If you’re reading this post you are probably aware of what is karst – basically, the result of dissolution of rocks such as limestone and gypsum, that can produce beautiful landscaping results (such as caves, sinkholes and dolines) but also several problems for the foundations of structures.

If the size of the cavities is reduced (a couple of centimetres) the will not be a problem because the foundation will not notice them. However in unlucky cases, you can dig and open the foundation and discover a huge hole that can be several cubic meters big.

I’ve heard stories of civil subcontractors who pumped the load of several concrete mixers in the holes without filling them (in some cases you can find a network of connected cavities).

Relocation of the WTG is a solution, but is usually not the best due to several reasons (maybe the adjacent land plot is not available, or you have a tight layout with very close turbines, or there are environmental constraints).

Also, it’s usually not free: depending on your contract, the civil subcontractor could be entitled to ask for a variation order.

Which are the available technical solution?

As far I’m aware of, MASW, electrical tomography and ground penetrating radar (GPR). I’ve used the last one successfully in a project in Jamaica and it worked well.

Basically, the GPR investigation is a non-invasive technique that can detect anomalies (locations, depth and approximate size of cavities) and spot  any inconsistency or variation in the expect soil profile across each site.

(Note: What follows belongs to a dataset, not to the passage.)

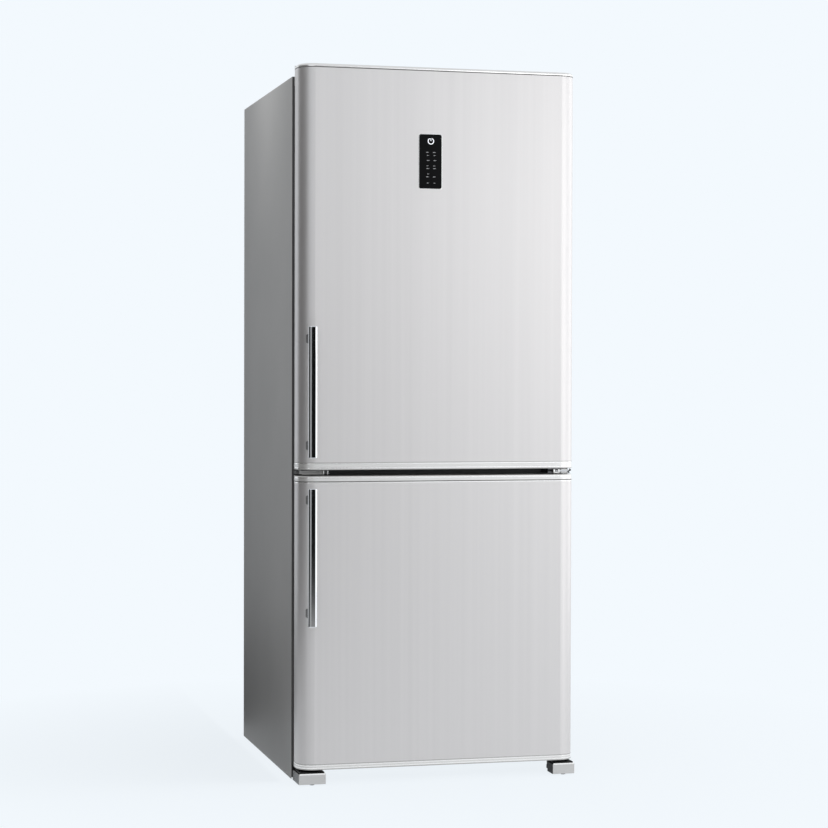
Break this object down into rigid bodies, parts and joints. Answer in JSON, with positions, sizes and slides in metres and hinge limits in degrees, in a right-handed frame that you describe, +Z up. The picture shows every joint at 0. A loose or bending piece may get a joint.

Resuming shortly how it works, GPR generate and send electromagnetic waves into the surface with an antenna, moving along the inspected surface.

Whenever a radar pulse strikes a boundary interface of contrasting dielectric (basically, between different materials), a portion of the pulse is reflected back to the surface to a receiving antenna.

The contrast in properties between clay (the weathered material which usually fills the holes) and limestone help to identify zones of subsidence. Conversely, a lack of contrast indicates relatively uniform stratigraphy.

Subsurface profiles will be generated displaying the resulting echoes of individual pulses.

Integrating this technique with standard boreholes will decrease the geotechnical risk of your project.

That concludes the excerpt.